A mi-chemin entre la Martinique et la Guadeloupe, la Dominique est une très petite île volcanique de 754 kilomètres carrés, avec un sommet culminant à 1447 mètres. Découverte par Colomb en 1493, elle n'intéresse guère les colonisateurs en raison de ses côtes escarpées. Elle constitue une base permanente pour les Caraïbes résidant là ou de passage, leurs ressources alimentaires, manioc, patates douces, étant assurées par les apports de leurs navigations aux Petites Antilles, principalement à Marie-Galante.

En 1640, le RP Breton, venu en Guadeloupe avec les colons de l'Olive, est autorisé à se rendre à la Dominique pour évangéliser les indigènes. Il y passera cinq années en plusieurs séjours entre 1642 et 1653 sans rencontrer auprès des Kalinagos d'autre problème que leur refus de se convertir, mais aucune hostilité. «Au contraire, écrira-t-il, je me plaindrais plutôt de leur douceur (...) Ils ne sont dangereux que lorsqu'ils sont dans leurs vins». La qualité de cette relation lui permettra d'écrire un dictionnaire caraïbe-français,un dictionnaire fançais-caraïbe, une grammaire et un catéchisme caraïbes.

Le traité de 1660 faisant des survivants caraïbes des Petites Antilles les seuls propriétaires de la Dominique sera vite lettre morte pour les colons français et anglais rivalisant pour y planter le café et la canne à sucre avec maintenant l'apport d'une main d'œuvre esclave africaine. Un afflux qui pousse les Kalinagos vers une portion de plus en plus réduite et inhospitalière de l'île.

Avec l'abolition qui, en 1833,affranchit 14.175 esclaves, la Dominique devient la première colonie britannique à avoir un gouvernement local dirigé par des noirs, lequel gouvernement se moque bien du traité de 1660 et permet l'expansion créole sur le territoire caraïbe bientôt réduit à une centaine d'hectares.

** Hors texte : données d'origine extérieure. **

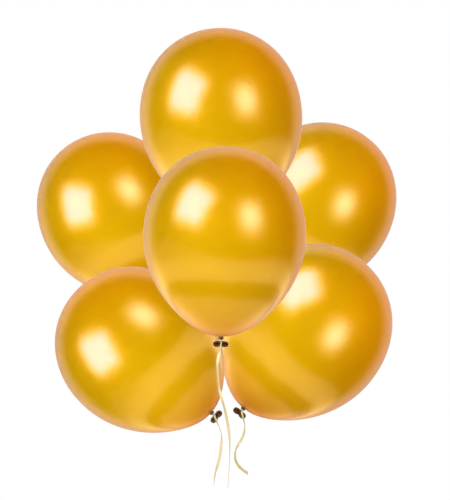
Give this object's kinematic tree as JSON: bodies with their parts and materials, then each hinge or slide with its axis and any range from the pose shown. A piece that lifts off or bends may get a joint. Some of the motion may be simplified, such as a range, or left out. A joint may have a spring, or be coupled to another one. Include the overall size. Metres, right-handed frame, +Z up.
{
  "type": "latex balloon bunch",
  "caption": "Bunch of round pearl-gold latex balloons, each knotted at the neck and tied with curling ribbon to a hidden gather knot; ribbon tails hang below.",
  "frame": {"origin": "centre of the gather knot in the core of the bunch, where the six tethers meet", "axes": "+X to the bunch's right as seen from the front, +Y to its back, +Z up"},
  "size_m": [0.6931, 0.7322, 0.8219],
  "materials": {
    "latex_gold": "pearl satin",
    "latex_dark": "satin",
    "ribbon": "satin"
  },
  "bodies": {
    "core": {"gather_knot": "ribbon", "front_tether": "ribbon", "top_tether": "ribbon", "left_tether": "ribbon", "right_tether": "ribbon", "lower_left_tether": "ribbon", "lower_right_tether": "ribbon"},
    "front_tie": {"front_tie": "ribbon"},
    "front_balloon": {"front_skin": "latex_gold", "front_knot": "latex_dark", "front_lip": "latex_dark"},
    "top_tie": {"top_tie": "ribbon"},
    "top_balloon": {"top_skin": "latex_gold", "top_knot": "latex_dark", "top_lip": "latex_dark"},
    "left_tie": {"left_tie": "ribbon"},
    "left_balloon": {"left_skin": "latex_gold", "left_knot": "latex_dark", "left_lip": "latex_dark"},
    "right_tie": {"right_tie": "ribbon"},
    "right_balloon": {"right_skin": "latex_gold", "right_knot": "latex_dark", "right_lip": "latex_dark"},
    "lower_left_tie": {"lower_left_tie": "ribbon"},
    "lower_left_balloon": {"lower_left_skin": "latex_gold", "lower_left_knot": "latex_dark", "lower_left_lip": "latex_dark"},
    "lower_right_tie": {"lower_right_tie": "ribbon"},
    "lower_right_balloon": {"lower_right_skin": "latex_gold", "lower_right_knot": "latex_dark", "lower_right_lip": "latex_dark"},
    "front_tail": {"front_tail": "ribbon"},
    "lower_left_tail": {"lower_left_tail": "ribbon"},
    "lower_right_tail": {"lower_right_tail": "ribbon"}
  },
  "joints": [
    {"name": "front_sway", "type": "hinge", "parent": "core", "child": "front_tie", "pos_m": [-0.002, -0.164, -0.126], "axis": [1, 0, 0], "range_deg": [0, 15], "stiffness_Nm_per_rad": 0.03, "springref_deg": -20.05},
    {"name": "front_twist", "type": "hinge", "parent": "front_tie", "child": "front_balloon", "pos_m": [-0.002, -0.164, -0.126], "axis": [0.0349, -0.0349, 0.9988], "range_deg": [-30, 30]},
    {"name": "top_sway", "type": "hinge", "parent": "core", "child": "top_tie", "pos_m": [0.011, 0.036, 0.083], "axis": [-1, 0, 0], "range_deg": [0, 8], "stiffness_Nm_per_rad": 0.03, "springref_deg": -20.05},
    {"name": "top_twist", "type": "hinge", "parent": "top_tie", "child": "top_balloon", "pos_m": [0.011, 0.036, 0.083], "axis": [-0.0694, 0.1045, 0.9921], "range_deg": [-30, 30]},
    {"name": "left_sway", "type": "hinge", "parent": "core", "child": "left_tie", "pos_m": [-0.129, 0.142, -0.047], "axis": [-0.7071, -0.7071, 0], "range_deg": [0, 15], "stiffness_Nm_per_rad": 0.03, "springref_deg": -20.05},
    {"name": "left_twist", "type": "hinge", "parent": "left_tie", "child": "left_balloon", "pos_m": [-0.129, 0.142, -0.047], "axis": [-0.4289, 0.4067, 0.8066], "range_deg": [-30, 30]},
    {"name": "right_sway", "type": "hinge", "parent": "core", "child": "right_tie", "pos_m": [0.111, 0.194, -0.036], "axis": [-0.7071, 0.7071, 0], "range_deg": [0, 15], "stiffness_Nm_per_rad": 0.03, "springref_deg": -20.05},
    {"name": "right_twist", "type": "hinge", "parent": "right_tie", "child": "right_balloon", "pos_m": [0.111, 0.194, -0.036], "axis": [0.4005, 0.4067, 0.8211], "range_deg": [-30, 30]},
    {"name": "lower_left_sway", "type": "hinge", "parent": "core", "child": "lower_left_tie", "pos_m": [-0.015, -0.064, -0.262], "axis": [0, -1, 0], "range_deg": [0, 15], "stiffness_Nm_per_rad": 0.03, "springref_deg": -20.05},
    {"name": "lower_left_twist", "type": "hinge", "parent": "lower_left_tie", "child": "lower_left_balloon", "pos_m": [-0.015, -0.064, -0.262], "axis": [-0.7433, 0.2419, 0.6237], "range_deg": [-30, 30]},
    {"name": "lower_right_sway", "type": "hinge", "parent": "core", "child": "lower_right_tie", "pos_m": [0.035, -0.01, -0.259], "axis": [0, 1, 0], "range_deg": [0, 15], "stiffness_Nm_per_rad": 0.03, "springref_deg": -20.05},
    {"name": "lower_right_twist", "type": "hinge", "parent": "lower_right_tie", "child": "lower_right_balloon", "pos_m": [0.035, -0.01, -0.259], "axis": [0.6209, 0.2588, 0.7399], "range_deg": [-30, 30]},
    {"name": "front_tail_swing", "type": "hinge", "parent": "core", "child": "front_tail", "pos_m": [-0.002, -0.164, -0.126], "axis": [0, 1, 0], "range_deg": [-25, 25]},
    {"name": "lower_left_tail_swing", "type": "hinge", "parent": "core", "child": "lower_left_tail", "pos_m": [-0.015, -0.064, -0.262], "axis": [0, 1, 0], "range_deg": [-25, 25]},
    {"name": "lower_right_tail_swing", "type": "hinge", "parent": "core", "child": "lower_right_tail", "pos_m": [0.035, -0.01, -0.259], "axis": [0, 1, 0], "range_deg": [-25, 25]}
  ]
}
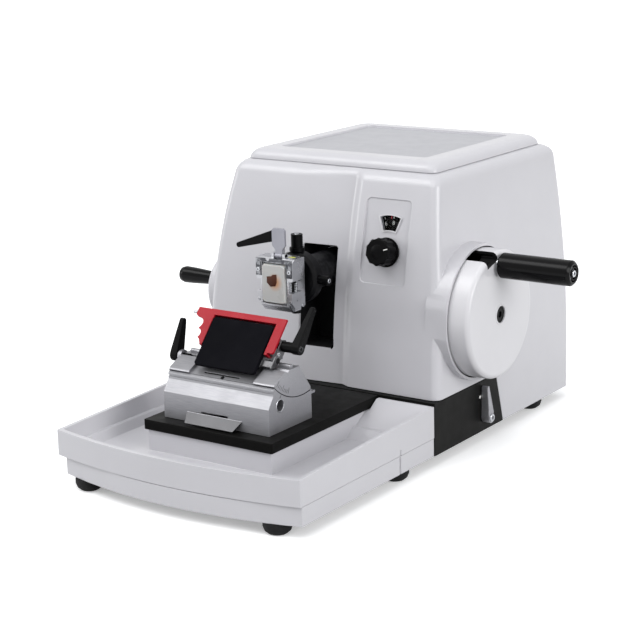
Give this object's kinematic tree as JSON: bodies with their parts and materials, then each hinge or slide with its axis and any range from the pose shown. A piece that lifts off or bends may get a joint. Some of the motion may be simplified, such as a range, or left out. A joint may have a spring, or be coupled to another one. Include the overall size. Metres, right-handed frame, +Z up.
{
  "type": "rotary microtome",
  "caption": "Hand-cranked rotary microtome with white housing, black base, sliding waste tray, tilting specimen head, cassette clamp and blade holder with red guard.",
  "frame": {"origin": "on the bench, below the front plane of the black casting, on the base's centre plane", "axes": "+Z up, -Y towards the user and the waste tray, +X towards the handwheel"},
  "size_m": [0.4558, 0.526, 0.2888],
  "materials": {
    "white_plastic": "satin moulded plastic",
    "white_paint": "fine powder coat",
    "black_paint": "textured black powder coat",
    "black_metal": "blued and oiled steel",
    "black_plastic": "fine-grained moulded plastic",
    "rubber": "matt rubber",
    "cast_iron": "as cast with machined faces",
    "steel": "ground steel",
    "nickel": "bright nickel plate",
    "aluminium": "bead-blasted and anodised",
    "red_plastic": "red plastic",
    "cassette_plastic": "white plastic",
    "wax": "paraffin wax",
    "window": "clear"
  },
  "bodies": {
    "root": {"base_casting": "black_paint", "floor_plate": "cast_iron", "front_base": "white_plastic", "pedestal": "black_paint", "knife_plate": "black_paint", "feet": "rubber", "housing_shell": "white_plastic", "top_cover": "white_plastic", "slot_liner": "black_plastic", "column": "cast_iron", "guide_rods": "steel", "bearing_block": "cast_iron", "main_bearings": "steel", "coarse_gearbox": "cast_iron", "dial_window": "window"},
    "tray": {"waste_tray": "white_plastic"},
    "brake": {"brake_lever": "aluminium", "brake_shaft": "steel"},
    "brake_shoe": {"brake_shoe": "cast_iron"},
    "handwheel": {"handwheel": "white_paint", "hub_cap": "black_plastic", "main_shaft": "steel", "crank_disc": "cast_iron", "crank_roller": "steel", "grip_spindle": "steel"},
    "wheel_grip": {"wheel_grip": "black_plastic"},
    "carriage": {"vertical_slide": "aluminium", "yoke": "steel", "shield_plate": "black_paint", "feed_gearbox": "cast_iron"},
    "feed": {"specimen_cylinder": "black_metal", "head_disc": "black_metal"},
    "feed_screw": {"feed_screw": "steel", "ratchet_wheel": "steel"},
    "pawl": {"feed_pawl": "cast_iron"},
    "spline": {"spline_shaft": "steel"},
    "head_tilt": {"gimbal_ring": "steel"},
    "head_swivel": {"clamp_body": "nickel", "cassette": "cassette_plastic", "wax_block": "wax"},
    "clamp_lever": {"clamp_lever": "nickel"},
    "lock_lever": {"lock_lever": "black_plastic"},
    "tilt_knob": {"tilt_knob": "black_plastic"},
    "swivel_knob": {"swivel_knob": "black_plastic"},
    "coarse": {"coarse_wheel": "white_plastic", "coarse_shaft": "steel"},
    "coarse_grip": {"coarse_grip": "black_plastic"},
    "thickness": {"thickness_knob": "black_plastic", "thickness_dial": "black_plastic"},
    "holder": {"holder_tnut": "steel", "holder_base": "aluminium"},
    "segment": {"holder_segment": "aluminium"},
    "carrier": {"blade_carrier": "steel", "blade": "steel"},
    "press": {"pressure_plate": "black_metal"},
    "guard": {"knife_guard": "red_plastic"},
    "lateral_lever": {"lateral_lever": "black_plastic"},
    "blade_lever": {"blade_lever": "black_plastic"}
  },
  "joints": [
    {"name": "tray_slide", "type": "slide", "parent": "root", "child": "tray", "axis": [0, -1, 0], "range_m": [0, 0.2]},
    {"name": "brake_turn", "type": "hinge", "parent": "root", "child": "brake", "pos_m": [0.1, 0.0955, 0.027], "axis": [1, 0, 0], "range_deg": [0, 60.5]},
    {"name": "brake_shoe_lift", "type": "slide", "parent": "root", "child": "brake_shoe", "axis": [0, 0, 1], "range_m": [0, 0.0015]},
    {"name": "handwheel_turn", "type": "hinge", "parent": "root", "child": "handwheel", "pos_m": [0.1, 0.0785, 0.14], "axis": [1, 0, 0], "continuous": true},
    {"name": "wheel_grip_turn", "type": "hinge", "parent": "handwheel", "child": "wheel_grip", "pos_m": [0.2, 0.076, 0.18994], "axis": [1, 0, 0], "continuous": true},
    {"name": "carriage_slide", "type": "slide", "parent": "root", "child": "carriage", "axis": [0, 0, 1], "range_m": [-0.058, 0]},
    {"name": "specimen_feed", "type": "slide", "parent": "carriage", "child": "feed", "axis": [0, -1, 0], "range_m": [-0.012, 0.012]},
    {"name": "feed_screw_turn", "type": "hinge", "parent": "carriage", "child": "feed_screw", "pos_m": [-0.003, 0.1, 0.178], "axis": [0, 1, 0], "range_deg": [-2161, 2161]},
    {"name": "pawl_swing", "type": "hinge", "parent": "carriage", "child": "pawl", "pos_m": [-0.003, 0.115, 0.178], "axis": [0, 1, 0], "range_deg": [0, 36], "stiffness_Nm_per_rad": 0.05},
    {"name": "spline_turn", "type": "hinge", "parent": "root", "child": "spline", "pos_m": [-0.062, 0.078, 0.2], "axis": [0, 0, 1], "range_deg": [-2161, 2161]},
    {"name": "head_tilt", "type": "hinge", "parent": "feed", "child": "head_tilt", "pos_m": [-0.003, -0.031, 0.178], "axis": [1, 0, 0], "range_deg": [-7, 7]},
    {"name": "head_swivel", "type": "hinge", "parent": "head_tilt", "child": "head_swivel", "pos_m": [-0.003, -0.031, 0.178], "axis": [0, 0, 1], "range_deg": [-7, 7]},
    {"name": "clamp_lever_turn", "type": "hinge", "parent": "head_swivel", "child": "clamp_lever", "pos_m": [-0.0006, -0.0507, 0.2056], "axis": [1, 0, 0], "range_deg": [0, 40]},
    {"name": "lock_lever_turn", "type": "hinge", "parent": "head_swivel", "child": "lock_lever", "pos_m": [-0.009, -0.042, 0.224], "axis": [0, 1, 0], "range_deg": [0, 75]},
    {"name": "tilt_knob_turn", "type": "hinge", "parent": "feed", "child": "tilt_knob", "pos_m": [-0.003, -0.018, 0.204], "axis": [0, 0, 1], "range_deg": [-316, 316]},
    {"name": "swivel_knob_turn", "type": "hinge", "parent": "feed", "child": "swivel_knob", "pos_m": [0.023, -0.018, 0.178], "axis": [1, 0, 0], "range_deg": [-316, 316]},
    {"name": "coarse_turn", "type": "hinge", "parent": "root", "child": "coarse", "pos_m": [-0.15, 0.07, 0.134], "axis": [1, 0, 0], "range_deg": [-2161, 2161]},
    {"name": "coarse_grip_turn", "type": "hinge", "parent": "coarse", "child": "coarse_grip", "pos_m": [-0.18, 0.052, 0.145], "axis": [1, 0, 0], "continuous": true},
    {"name": "thickness_turn", "type": "hinge", "parent": "root", "child": "thickness", "pos_m": [0.0745, 0.02351, 0.2025], "axis": [0, -0.9778, 0.2094], "range_deg": [0, 300]},
    {"name": "holder_slide", "type": "slide", "parent": "root", "child": "holder", "axis": [0, 1, 0], "range_m": [-0.01, 0.03]},
    {"name": "segment_tilt", "type": "hinge", "parent": "holder", "child": "segment", "pos_m": [0.002, -0.1094, 0.152], "axis": [1, 0, 0], "range_deg": [-5, 5]},
    {"name": "carrier_slide", "type": "slide", "parent": "segment", "child": "carrier", "axis": [1, 0, 0], "range_m": [-0.015, 0.015]},
    {"name": "press_tilt", "type": "hinge", "parent": "carrier", "child": "press", "pos_m": [0.002, -0.14531, 0.11636], "axis": [1, 0, 0], "range_deg": [0, 8.1]},
    {"name": "guard_turn", "type": "hinge", "parent": "carrier", "child": "guard", "pos_m": [0.002, -0.12591, 0.13118], "axis": [1, 0, 0], "range_deg": [0, 105]},
    {"name": "lateral_lever_turn", "type": "hinge", "parent": "segment", "child": "lateral_lever", "pos_m": [-0.062, -0.13, 0.117], "axis": [1, 0, 0], "range_deg": [0, 90]},
    {"name": "blade_lever_turn", "type": "hinge", "parent": "carrier", "child": "blade_lever", "pos_m": [0.002, -0.11777, 0.13798], "axis": [1, 0, 0], "range_deg": [0, 70]}
  ],
  "couplings": [
    {"joint": "brake_turn", "follows": "brake_shoe_lift", "rad_per_m": 700},
    {"joint": "coarse_turn", "follows": "specimen_feed", "rad_per_m": 3141.6},
    {"joint": "feed_screw_turn", "follows": "specimen_feed", "rad_per_m": 3141.6},
    {"joint": "spline_turn", "follows": "specimen_feed", "rad_per_m": 3141.6},
    {"joint": "tilt_knob_turn", "follows": "head_tilt", "ratio": 45},
    {"joint": "swivel_knob_turn", "follows": "head_swivel", "ratio": 45},
    {"joint": "press_tilt", "follows": "blade_lever_turn", "ratio": 0.115}
  ]
}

En même temps que le statut de colonie de la Couronne imposé à la Dominique en 1898,demandé  par les colons blancs, réduit les pouvoirs du gouvernement créole, l'administrateur anglais de l'île, Hesketh Bell, obtient en 1903 de la reine Victoria un traité redonnant en toute propriété aux Kalinagos un territoire bien délimité et plus de dix fois plus vaste, 1.497 hectares, avec des droits d'auto-administration, régime foncier collectif, autorité reconnue à un chef et un conseil caraïbes.

 

VIE QUOTIDIENNE

 

Photos suivantes : L'habitat traditionnel caraïbe présenté au village

                                 culturel (photos Niko Lipsanen)

 

 

Photo-09.jpeg

       le carbet,lieu de vie collectif

 

 

 

 

 

Photo-10.jpg

    la mwina,lieu de résidence familial,bâti pour une bonne 

 résistance à la pluie et aux vents

 

 

 

Photo-11.jpg

       l'ajoupa,paillotte sommaire à un seul pan

 

Le territoire auquel ont été confinés les Kalinagos est une bande de côte très élevée, très accidentée, composée d'une épaisse couche de tuf rougeâtre, avec une forêt dense dans sa partie occidentale.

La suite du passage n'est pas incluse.